Only the lines from the one containing "The Blender code" through the one containing "of its mould." are wanted. Give them again exactly, both ends included.
— start of STORED ROWS —
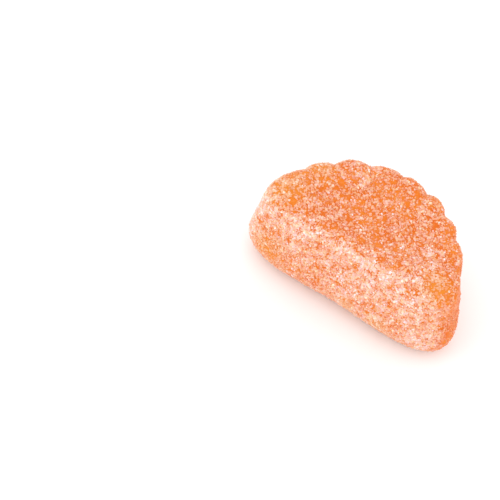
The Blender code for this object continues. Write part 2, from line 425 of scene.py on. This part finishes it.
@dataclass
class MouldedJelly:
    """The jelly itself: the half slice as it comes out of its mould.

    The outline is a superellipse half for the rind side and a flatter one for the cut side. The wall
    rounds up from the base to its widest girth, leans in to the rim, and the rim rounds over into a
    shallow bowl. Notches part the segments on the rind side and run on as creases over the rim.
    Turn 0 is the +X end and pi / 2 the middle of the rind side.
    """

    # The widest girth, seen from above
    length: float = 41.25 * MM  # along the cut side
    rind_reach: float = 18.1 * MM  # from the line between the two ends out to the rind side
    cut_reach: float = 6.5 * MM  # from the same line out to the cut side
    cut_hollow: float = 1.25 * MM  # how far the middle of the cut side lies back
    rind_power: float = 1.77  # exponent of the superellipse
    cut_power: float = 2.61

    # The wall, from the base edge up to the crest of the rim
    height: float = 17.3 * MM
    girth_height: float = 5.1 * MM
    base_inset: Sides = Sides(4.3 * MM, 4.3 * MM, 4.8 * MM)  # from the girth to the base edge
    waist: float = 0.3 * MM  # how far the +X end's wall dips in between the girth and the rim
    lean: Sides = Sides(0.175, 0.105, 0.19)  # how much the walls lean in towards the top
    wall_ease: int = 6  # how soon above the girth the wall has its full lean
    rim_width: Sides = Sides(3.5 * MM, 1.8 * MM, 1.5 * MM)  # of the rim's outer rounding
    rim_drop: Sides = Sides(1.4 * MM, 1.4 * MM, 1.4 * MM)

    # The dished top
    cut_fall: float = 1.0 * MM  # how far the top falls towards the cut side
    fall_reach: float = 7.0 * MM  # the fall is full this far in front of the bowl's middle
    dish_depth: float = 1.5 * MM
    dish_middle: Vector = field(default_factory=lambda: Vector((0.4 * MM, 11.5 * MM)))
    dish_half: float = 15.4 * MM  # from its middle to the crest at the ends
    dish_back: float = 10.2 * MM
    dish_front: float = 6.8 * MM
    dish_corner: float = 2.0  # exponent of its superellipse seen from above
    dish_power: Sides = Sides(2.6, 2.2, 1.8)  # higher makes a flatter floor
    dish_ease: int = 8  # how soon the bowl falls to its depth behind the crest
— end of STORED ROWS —
— start of STORED ROWS —
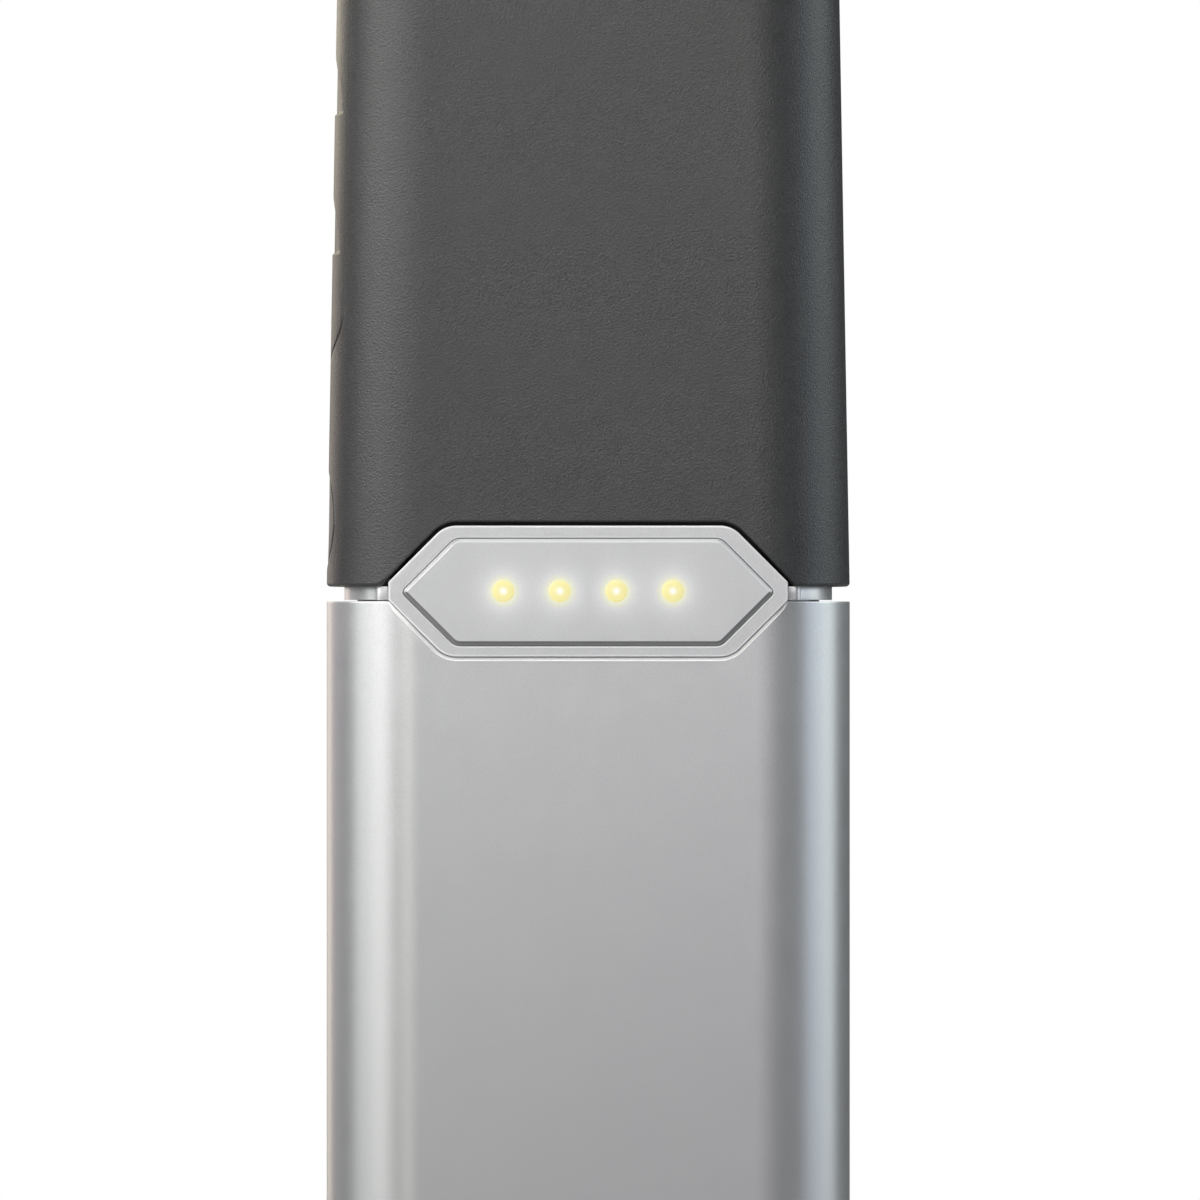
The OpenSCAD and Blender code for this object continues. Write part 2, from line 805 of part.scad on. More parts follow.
— end of STORED ROWS —
— start of STORED ROWS —
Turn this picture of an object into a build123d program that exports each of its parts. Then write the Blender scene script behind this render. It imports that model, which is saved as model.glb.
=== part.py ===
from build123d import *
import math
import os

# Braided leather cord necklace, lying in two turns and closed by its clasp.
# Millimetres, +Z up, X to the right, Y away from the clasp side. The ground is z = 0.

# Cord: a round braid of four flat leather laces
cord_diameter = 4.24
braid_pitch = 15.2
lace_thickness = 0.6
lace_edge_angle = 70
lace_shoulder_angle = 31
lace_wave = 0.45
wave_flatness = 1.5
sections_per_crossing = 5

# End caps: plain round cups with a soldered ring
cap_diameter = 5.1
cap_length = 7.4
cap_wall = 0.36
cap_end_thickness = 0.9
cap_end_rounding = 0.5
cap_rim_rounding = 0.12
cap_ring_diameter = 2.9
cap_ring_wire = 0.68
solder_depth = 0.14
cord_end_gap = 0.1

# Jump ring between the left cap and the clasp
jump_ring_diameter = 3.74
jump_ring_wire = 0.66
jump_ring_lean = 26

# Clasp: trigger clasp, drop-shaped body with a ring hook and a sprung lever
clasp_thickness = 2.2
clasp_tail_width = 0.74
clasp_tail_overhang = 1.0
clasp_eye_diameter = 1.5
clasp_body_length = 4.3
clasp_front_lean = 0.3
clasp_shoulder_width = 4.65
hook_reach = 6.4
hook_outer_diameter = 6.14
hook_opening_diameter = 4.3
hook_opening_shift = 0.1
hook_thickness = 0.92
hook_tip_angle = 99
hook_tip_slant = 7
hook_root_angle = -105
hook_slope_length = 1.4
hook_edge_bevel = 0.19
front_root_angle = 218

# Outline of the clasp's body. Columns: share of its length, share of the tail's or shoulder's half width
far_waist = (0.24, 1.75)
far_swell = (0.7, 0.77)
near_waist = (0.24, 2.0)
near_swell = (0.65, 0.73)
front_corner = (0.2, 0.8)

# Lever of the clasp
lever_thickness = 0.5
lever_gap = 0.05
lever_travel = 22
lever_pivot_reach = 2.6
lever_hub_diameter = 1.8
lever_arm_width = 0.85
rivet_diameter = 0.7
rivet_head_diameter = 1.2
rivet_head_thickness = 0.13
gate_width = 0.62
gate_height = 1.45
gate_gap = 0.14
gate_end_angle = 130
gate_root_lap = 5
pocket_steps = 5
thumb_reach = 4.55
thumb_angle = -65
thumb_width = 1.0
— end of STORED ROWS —
§ **COMPLETED TASK**
The Blender code for this object continues. Write part 2, from line 425 of scene.py on. This part finishes it.
@dataclass
class MouldedJelly:
    """The jelly itself: the half slice as it comes out of its mould.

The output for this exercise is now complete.